#### Provided data:

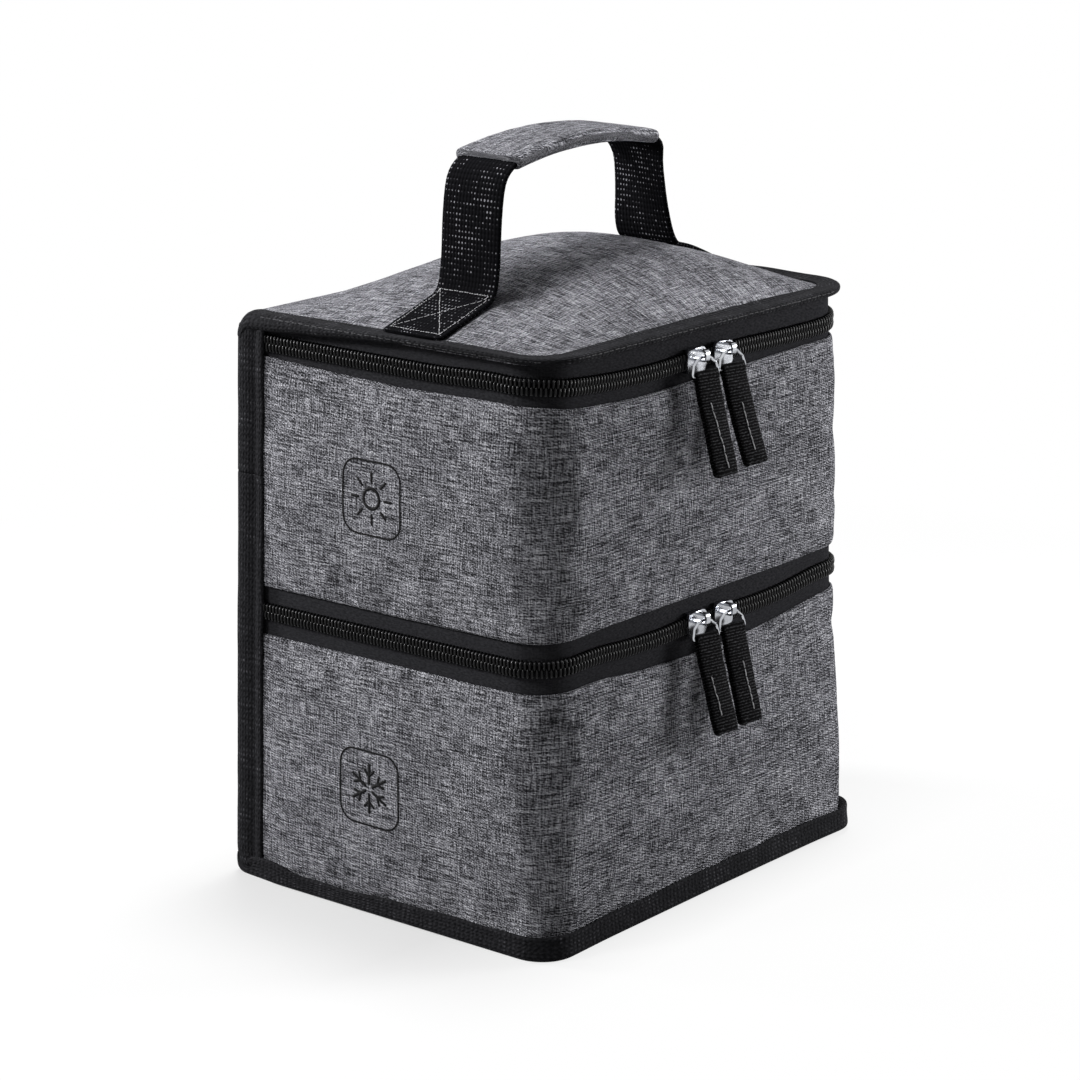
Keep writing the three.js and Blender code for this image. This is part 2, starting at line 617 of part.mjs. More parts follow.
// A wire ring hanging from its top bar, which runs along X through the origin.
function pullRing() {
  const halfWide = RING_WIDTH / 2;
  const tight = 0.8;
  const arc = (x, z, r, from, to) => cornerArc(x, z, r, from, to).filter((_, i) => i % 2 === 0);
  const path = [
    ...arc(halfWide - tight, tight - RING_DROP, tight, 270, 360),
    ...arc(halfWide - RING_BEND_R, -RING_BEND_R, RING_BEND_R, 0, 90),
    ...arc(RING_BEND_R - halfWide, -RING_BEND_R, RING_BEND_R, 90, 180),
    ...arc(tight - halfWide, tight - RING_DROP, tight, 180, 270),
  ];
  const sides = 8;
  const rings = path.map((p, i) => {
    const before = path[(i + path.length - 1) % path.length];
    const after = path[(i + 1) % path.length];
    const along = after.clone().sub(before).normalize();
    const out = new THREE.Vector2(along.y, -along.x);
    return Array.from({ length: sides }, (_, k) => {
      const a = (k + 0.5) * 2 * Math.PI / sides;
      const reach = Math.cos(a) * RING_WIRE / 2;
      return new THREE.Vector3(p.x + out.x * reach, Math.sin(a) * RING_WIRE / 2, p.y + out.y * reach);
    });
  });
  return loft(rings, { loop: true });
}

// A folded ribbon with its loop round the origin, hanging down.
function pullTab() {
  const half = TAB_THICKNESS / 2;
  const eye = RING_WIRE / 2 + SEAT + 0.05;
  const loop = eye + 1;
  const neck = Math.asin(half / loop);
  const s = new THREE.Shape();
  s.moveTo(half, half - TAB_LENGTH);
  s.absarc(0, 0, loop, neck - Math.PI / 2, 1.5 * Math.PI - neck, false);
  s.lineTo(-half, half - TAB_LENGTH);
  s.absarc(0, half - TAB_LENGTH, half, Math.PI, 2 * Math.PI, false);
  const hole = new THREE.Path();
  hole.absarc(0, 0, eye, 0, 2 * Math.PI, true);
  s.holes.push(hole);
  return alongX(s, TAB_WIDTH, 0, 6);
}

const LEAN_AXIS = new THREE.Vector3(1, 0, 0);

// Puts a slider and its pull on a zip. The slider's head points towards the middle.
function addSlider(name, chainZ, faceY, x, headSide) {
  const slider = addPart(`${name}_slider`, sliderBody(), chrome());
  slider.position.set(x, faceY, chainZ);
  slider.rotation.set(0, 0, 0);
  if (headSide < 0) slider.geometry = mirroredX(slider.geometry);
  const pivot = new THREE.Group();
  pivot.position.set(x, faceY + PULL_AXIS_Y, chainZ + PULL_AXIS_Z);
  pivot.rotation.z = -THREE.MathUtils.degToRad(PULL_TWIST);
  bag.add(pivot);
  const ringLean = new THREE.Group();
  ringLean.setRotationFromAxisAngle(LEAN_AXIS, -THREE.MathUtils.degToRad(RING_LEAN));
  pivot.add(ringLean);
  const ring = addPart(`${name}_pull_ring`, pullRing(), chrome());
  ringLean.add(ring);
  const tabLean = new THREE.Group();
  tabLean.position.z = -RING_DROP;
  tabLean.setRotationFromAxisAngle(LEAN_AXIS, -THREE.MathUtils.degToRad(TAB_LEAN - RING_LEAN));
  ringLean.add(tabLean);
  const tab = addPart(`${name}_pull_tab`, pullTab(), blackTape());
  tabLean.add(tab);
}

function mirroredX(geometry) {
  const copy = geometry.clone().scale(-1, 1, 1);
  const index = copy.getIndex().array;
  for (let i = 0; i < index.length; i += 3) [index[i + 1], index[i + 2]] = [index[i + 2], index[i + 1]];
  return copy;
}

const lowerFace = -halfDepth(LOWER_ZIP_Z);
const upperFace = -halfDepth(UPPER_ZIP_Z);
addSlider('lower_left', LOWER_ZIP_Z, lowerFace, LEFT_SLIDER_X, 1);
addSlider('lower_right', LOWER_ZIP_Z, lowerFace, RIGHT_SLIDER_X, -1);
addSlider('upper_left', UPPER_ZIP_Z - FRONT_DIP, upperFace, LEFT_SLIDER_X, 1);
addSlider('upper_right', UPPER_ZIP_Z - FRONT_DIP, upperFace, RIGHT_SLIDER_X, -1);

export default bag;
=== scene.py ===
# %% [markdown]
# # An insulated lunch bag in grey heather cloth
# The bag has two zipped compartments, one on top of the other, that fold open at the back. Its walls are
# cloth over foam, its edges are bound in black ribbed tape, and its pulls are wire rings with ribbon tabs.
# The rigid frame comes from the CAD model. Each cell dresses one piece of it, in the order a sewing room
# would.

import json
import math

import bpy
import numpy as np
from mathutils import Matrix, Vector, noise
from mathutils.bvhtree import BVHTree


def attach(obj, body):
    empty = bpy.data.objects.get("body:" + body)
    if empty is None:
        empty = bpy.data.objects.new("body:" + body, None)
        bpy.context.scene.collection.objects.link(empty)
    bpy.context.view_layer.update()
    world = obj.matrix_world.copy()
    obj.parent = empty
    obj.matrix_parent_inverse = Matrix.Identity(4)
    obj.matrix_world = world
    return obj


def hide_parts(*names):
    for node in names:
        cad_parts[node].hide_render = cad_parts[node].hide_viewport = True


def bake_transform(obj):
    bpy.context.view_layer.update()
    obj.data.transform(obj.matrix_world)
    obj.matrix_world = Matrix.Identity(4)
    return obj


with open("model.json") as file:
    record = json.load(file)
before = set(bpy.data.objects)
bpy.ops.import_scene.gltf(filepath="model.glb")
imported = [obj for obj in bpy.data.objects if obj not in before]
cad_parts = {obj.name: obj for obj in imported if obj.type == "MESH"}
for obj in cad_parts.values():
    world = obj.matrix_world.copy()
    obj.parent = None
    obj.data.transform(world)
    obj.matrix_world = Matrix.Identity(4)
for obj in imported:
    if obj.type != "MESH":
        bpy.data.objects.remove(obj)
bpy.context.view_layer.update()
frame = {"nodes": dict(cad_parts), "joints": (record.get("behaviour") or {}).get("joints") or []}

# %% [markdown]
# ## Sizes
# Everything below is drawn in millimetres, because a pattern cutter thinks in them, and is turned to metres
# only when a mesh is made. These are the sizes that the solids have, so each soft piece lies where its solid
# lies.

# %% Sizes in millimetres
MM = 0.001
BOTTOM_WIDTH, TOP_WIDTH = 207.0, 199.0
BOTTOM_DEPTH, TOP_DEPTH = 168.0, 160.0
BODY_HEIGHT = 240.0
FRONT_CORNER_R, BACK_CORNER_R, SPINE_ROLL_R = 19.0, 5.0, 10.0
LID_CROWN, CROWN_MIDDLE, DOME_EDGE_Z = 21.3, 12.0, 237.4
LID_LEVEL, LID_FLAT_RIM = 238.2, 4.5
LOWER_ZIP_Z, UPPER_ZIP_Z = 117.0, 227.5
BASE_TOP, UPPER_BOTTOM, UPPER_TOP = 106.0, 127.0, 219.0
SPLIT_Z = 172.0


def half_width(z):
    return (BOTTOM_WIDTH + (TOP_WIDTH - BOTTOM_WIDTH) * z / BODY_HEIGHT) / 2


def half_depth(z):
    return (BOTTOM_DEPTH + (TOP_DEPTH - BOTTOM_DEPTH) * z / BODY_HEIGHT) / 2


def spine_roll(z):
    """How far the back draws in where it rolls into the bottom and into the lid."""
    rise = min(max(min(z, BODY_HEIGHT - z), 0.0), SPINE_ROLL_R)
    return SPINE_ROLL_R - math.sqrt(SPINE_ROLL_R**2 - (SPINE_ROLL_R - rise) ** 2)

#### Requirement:
Extract and output the part that opens with the line containing "for (let i = 0;" and closes with the line containing "record = json.load(file)", unchanged, ends included.

#### Completed task:
  for (let i = 0; i < index.length; i += 3) [index[i + 1], index[i + 2]] = [index[i + 2], index[i + 1]];
  return copy;
}

const lowerFace = -halfDepth(LOWER_ZIP_Z);
const upperFace = -halfDepth(UPPER_ZIP_Z);
addSlider('lower_left', LOWER_ZIP_Z, lowerFace, LEFT_SLIDER_X, 1);
addSlider('lower_right', LOWER_ZIP_Z, lowerFace, RIGHT_SLIDER_X, -1);
addSlider('upper_left', UPPER_ZIP_Z - FRONT_DIP, upperFace, LEFT_SLIDER_X, 1);
addSlider('upper_right', UPPER_ZIP_Z - FRONT_DIP, upperFace, RIGHT_SLIDER_X, -1);

export default bag;
=== scene.py ===
# %% [markdown]
# # An insulated lunch bag in grey heather cloth
# The bag has two zipped compartments, one on top of the other, that fold open at the back. Its walls are
# cloth over foam, its edges are bound in black ribbed tape, and its pulls are wire rings with ribbon tabs.
# The rigid frame comes from the CAD model. Each cell dresses one piece of it, in the order a sewing room
# would.

import json
import math

import bpy
import numpy as np
from mathutils import Matrix, Vector, noise
from mathutils.bvhtree import BVHTree


def attach(obj, body):
    empty = bpy.data.objects.get("body:" + body)
    if empty is None:
        empty = bpy.data.objects.new("body:" + body, None)
        bpy.context.scene.collection.objects.link(empty)
    bpy.context.view_layer.update()
    world = obj.matrix_world.copy()
    obj.parent = empty
    obj.matrix_parent_inverse = Matrix.Identity(4)
    obj.matrix_world = world
    return obj


def hide_parts(*names):
    for node in names:
        cad_parts[node].hide_render = cad_parts[node].hide_viewport = True


def bake_transform(obj):
    bpy.context.view_layer.update()
    obj.data.transform(obj.matrix_world)
    obj.matrix_world = Matrix.Identity(4)
    return obj


with open("model.json") as file:
    record = json.load(file)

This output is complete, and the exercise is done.